**WRITTEN REQUEST:** Find the word "joints" in the listing; pull out each line holding it.
START
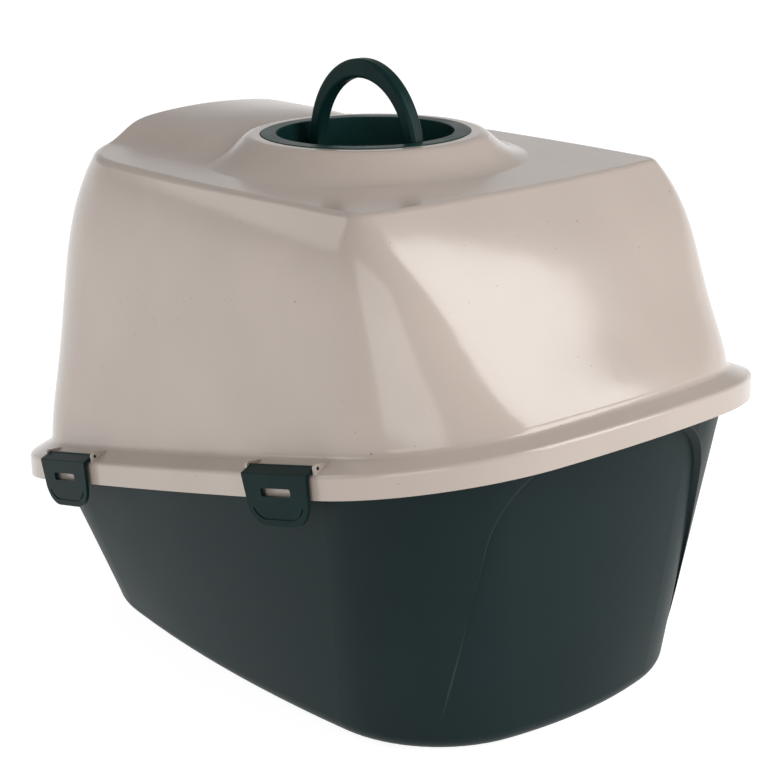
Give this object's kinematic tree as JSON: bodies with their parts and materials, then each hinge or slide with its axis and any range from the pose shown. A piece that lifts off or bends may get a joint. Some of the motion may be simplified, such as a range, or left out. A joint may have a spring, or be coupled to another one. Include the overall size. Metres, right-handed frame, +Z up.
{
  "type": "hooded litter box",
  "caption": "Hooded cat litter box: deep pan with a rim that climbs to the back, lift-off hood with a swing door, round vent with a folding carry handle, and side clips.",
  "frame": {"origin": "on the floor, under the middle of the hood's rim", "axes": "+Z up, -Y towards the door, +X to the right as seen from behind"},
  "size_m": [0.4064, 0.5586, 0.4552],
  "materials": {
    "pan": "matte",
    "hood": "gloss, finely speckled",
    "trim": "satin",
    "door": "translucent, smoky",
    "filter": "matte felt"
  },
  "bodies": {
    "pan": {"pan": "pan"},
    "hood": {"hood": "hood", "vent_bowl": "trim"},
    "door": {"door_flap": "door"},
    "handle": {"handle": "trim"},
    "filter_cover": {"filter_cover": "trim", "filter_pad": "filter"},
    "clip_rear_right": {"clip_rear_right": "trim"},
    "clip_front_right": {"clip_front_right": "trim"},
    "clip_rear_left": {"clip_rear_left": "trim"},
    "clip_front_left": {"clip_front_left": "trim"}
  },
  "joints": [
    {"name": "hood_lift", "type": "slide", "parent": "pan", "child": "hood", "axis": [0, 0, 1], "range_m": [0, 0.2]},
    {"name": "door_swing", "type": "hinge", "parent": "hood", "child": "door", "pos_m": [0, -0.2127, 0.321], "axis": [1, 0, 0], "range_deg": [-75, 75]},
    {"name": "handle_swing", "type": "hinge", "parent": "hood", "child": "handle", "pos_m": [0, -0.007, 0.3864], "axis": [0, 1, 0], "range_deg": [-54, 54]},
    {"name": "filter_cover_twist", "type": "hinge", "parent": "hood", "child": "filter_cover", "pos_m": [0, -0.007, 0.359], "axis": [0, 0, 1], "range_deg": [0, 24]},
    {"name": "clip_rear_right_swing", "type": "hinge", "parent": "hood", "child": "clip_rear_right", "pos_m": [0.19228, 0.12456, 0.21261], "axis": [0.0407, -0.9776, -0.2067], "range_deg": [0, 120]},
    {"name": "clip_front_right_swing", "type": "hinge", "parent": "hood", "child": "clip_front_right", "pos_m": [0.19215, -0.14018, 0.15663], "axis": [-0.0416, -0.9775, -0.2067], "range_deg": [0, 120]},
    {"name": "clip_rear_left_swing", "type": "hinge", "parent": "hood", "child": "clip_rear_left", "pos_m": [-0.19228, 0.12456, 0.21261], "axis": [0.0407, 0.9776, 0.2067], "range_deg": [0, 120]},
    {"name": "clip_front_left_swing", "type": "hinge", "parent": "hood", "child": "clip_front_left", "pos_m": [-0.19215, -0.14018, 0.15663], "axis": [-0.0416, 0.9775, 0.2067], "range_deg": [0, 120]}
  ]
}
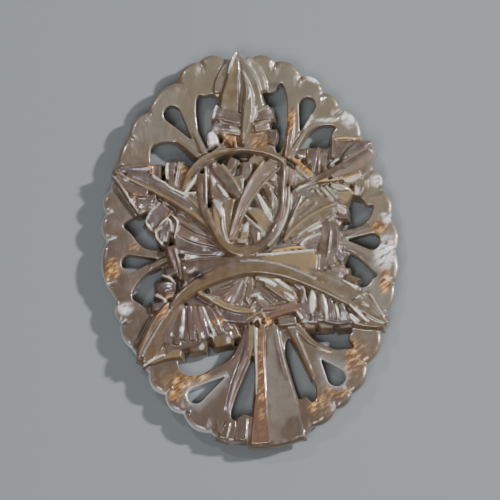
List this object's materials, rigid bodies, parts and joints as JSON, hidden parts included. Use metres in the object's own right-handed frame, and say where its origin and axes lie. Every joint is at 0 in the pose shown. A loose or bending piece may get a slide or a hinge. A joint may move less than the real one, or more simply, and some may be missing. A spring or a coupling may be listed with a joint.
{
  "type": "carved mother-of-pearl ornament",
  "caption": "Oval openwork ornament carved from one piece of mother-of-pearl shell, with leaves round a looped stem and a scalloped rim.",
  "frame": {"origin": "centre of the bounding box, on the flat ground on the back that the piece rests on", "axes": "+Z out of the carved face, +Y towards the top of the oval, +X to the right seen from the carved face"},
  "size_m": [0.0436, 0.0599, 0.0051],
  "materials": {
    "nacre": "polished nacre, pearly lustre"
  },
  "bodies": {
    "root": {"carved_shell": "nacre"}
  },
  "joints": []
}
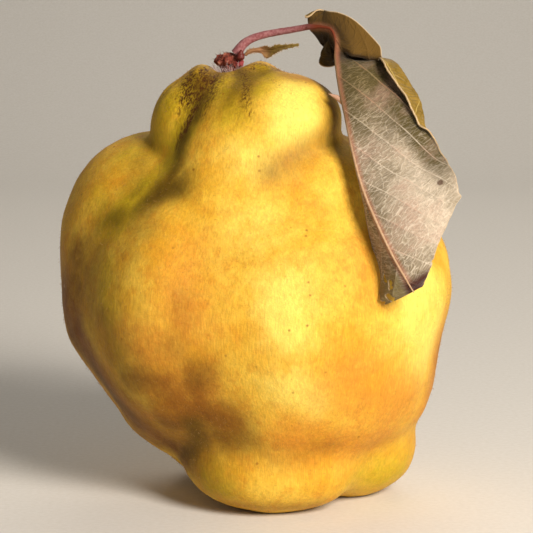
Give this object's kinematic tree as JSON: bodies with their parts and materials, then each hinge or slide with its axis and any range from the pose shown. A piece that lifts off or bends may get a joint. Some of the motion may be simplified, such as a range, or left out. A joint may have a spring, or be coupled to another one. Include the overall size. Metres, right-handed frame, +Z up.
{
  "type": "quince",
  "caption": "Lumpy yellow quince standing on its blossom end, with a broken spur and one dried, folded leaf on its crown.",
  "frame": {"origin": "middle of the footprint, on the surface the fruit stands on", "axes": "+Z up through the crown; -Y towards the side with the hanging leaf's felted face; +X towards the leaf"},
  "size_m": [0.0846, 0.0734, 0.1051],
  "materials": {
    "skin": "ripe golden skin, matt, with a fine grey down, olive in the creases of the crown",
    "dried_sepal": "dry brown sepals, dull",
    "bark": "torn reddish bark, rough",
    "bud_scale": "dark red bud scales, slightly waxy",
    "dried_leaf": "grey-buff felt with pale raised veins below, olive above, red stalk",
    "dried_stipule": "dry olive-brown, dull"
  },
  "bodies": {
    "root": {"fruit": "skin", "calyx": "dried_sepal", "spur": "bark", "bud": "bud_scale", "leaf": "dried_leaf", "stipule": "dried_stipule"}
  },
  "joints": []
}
END
**EXERCISE ANSWER:**
  "joints": [
List this object's materials, rigid bodies, parts and joints as JSON, hidden parts included. Use metres in the object's own right-handed frame, and say where its origin and axes lie. Every joint is at 0 in the pose shown. A loose or bending piece may get a slide or a hinge. A joint may move less than the real one, or more simply, and some may be missing. A spring or a coupling may be listed with a joint.
  "joints": []
  "joints": []